Aim of the exercise:
Output the full listing word for word.
──────────
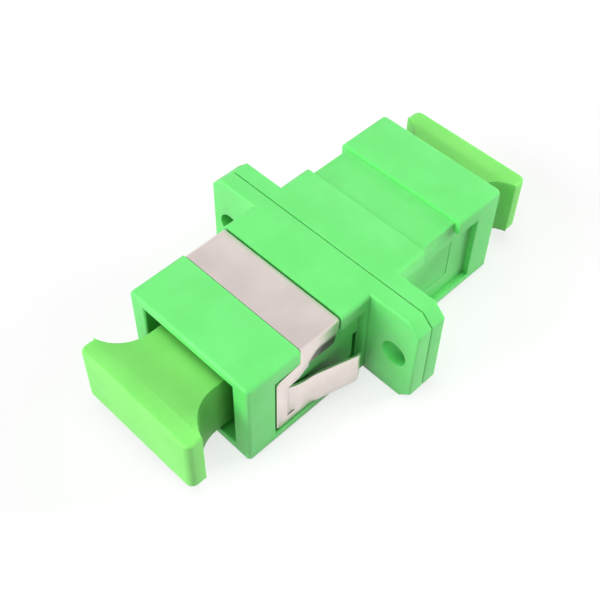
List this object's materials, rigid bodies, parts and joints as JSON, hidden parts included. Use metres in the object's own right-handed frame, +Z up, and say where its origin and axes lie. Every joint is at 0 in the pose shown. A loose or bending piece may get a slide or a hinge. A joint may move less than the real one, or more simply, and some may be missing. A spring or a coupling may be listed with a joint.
{
  "type": "fibre adapter",
  "caption": "Flanged fibre adapter with a split alignment sleeve, two-hole panel flange, sprung panel clip and a pull-out dust plug in each port.",
  "frame": {"origin": "on the optical axis, in the flange face that seats on the panel, midway between the two screw holes", "axes": "+Y along the optical axis away from the clip side, +X across the flange through the screw holes, +Z up, out of the face that carries the clip"},
  "size_m": [0.022, 0.037, 0.0092],
  "materials": {
    "housing_green": "moulded, satin",
    "insert_green": "moulded, satin",
    "plug_lime": "soft moulded plastic, satin",
    "clip_steel": "rolled stainless sheet",
    "sleeve_ceramic": "ground white ceramic"
  },
  "bodies": {
    "adapter": {"front_housing": "housing_green", "rear_housing": "housing_green", "front_latch_insert": "insert_green", "rear_latch_insert": "insert_green", "alignment_sleeve": "sleeve_ceramic", "panel_clip": "clip_steel"},
    "front_plug": {"front_dust_plug": "plug_lime"},
    "rear_plug": {"rear_dust_plug": "plug_lime"}
  },
  "joints": [
    {"name": "front_plug_slide", "type": "slide", "parent": "adapter", "child": "front_plug", "axis": [0, -1, 0], "range_m": [-0.00095, 0.02]},
    {"name": "rear_plug_slide", "type": "slide", "parent": "adapter", "child": "rear_plug", "axis": [0, 1, 0], "range_m": [0, 0.02]}
  ]
}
──────────
Output of the task:
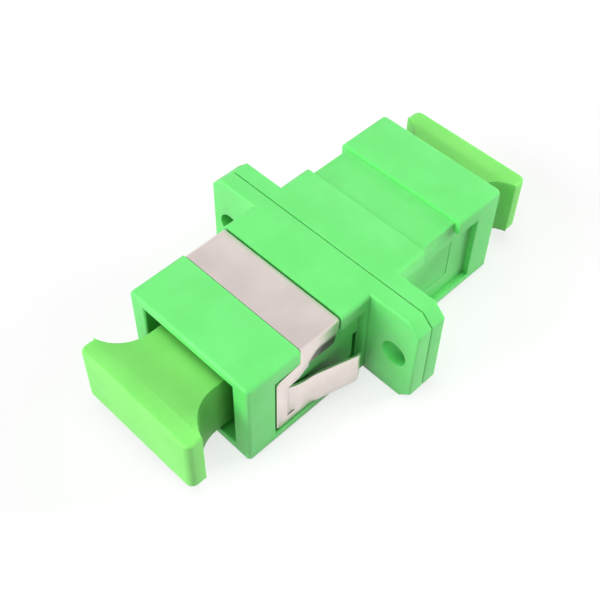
List this object's materials, rigid bodies, parts and joints as JSON, hidden parts included. Use metres in the object's own right-handed frame, +Z up, and say where its origin and axes lie. Every joint is at 0 in the pose shown. A loose or bending piece may get a slide or a hinge. A joint may move less than the real one, or more simply, and some may be missing. A spring or a coupling may be listed with a joint.
{
  "type": "fibre adapter",
  "caption": "Flanged fibre adapter with a split alignment sleeve, two-hole panel flange, sprung panel clip and a pull-out dust plug in each port.",
  "frame": {"origin": "on the optical axis, in the flange face that seats on the panel, midway between the two screw holes", "axes": "+Y along the optical axis away from the clip side, +X across the flange through the screw holes, +Z up, out of the face that carries the clip"},
  "size_m": [0.022, 0.037, 0.0092],
  "materials": {
    "housing_green": "moulded, satin",
    "insert_green": "moulded, satin",
    "plug_lime": "soft moulded plastic, satin",
    "clip_steel": "rolled stainless sheet",
    "sleeve_ceramic": "ground white ceramic"
  },
  "bodies": {
    "adapter": {"front_housing": "housing_green", "rear_housing": "housing_green", "front_latch_insert": "insert_green", "rear_latch_insert": "insert_green", "alignment_sleeve": "sleeve_ceramic", "panel_clip": "clip_steel"},
    "front_plug": {"front_dust_plug": "plug_lime"},
    "rear_plug": {"rear_dust_plug": "plug_lime"}
  },
  "joints": [
    {"name": "front_plug_slide", "type": "slide", "parent": "adapter", "child": "front_plug", "axis": [0, -1, 0], "range_m": [-0.00095, 0.02]},
    {"name": "rear_plug_slide", "type": "slide", "parent": "adapter", "child": "rear_plug", "axis": [0, 1, 0], "range_m": [0, 0.02]}
  ]
}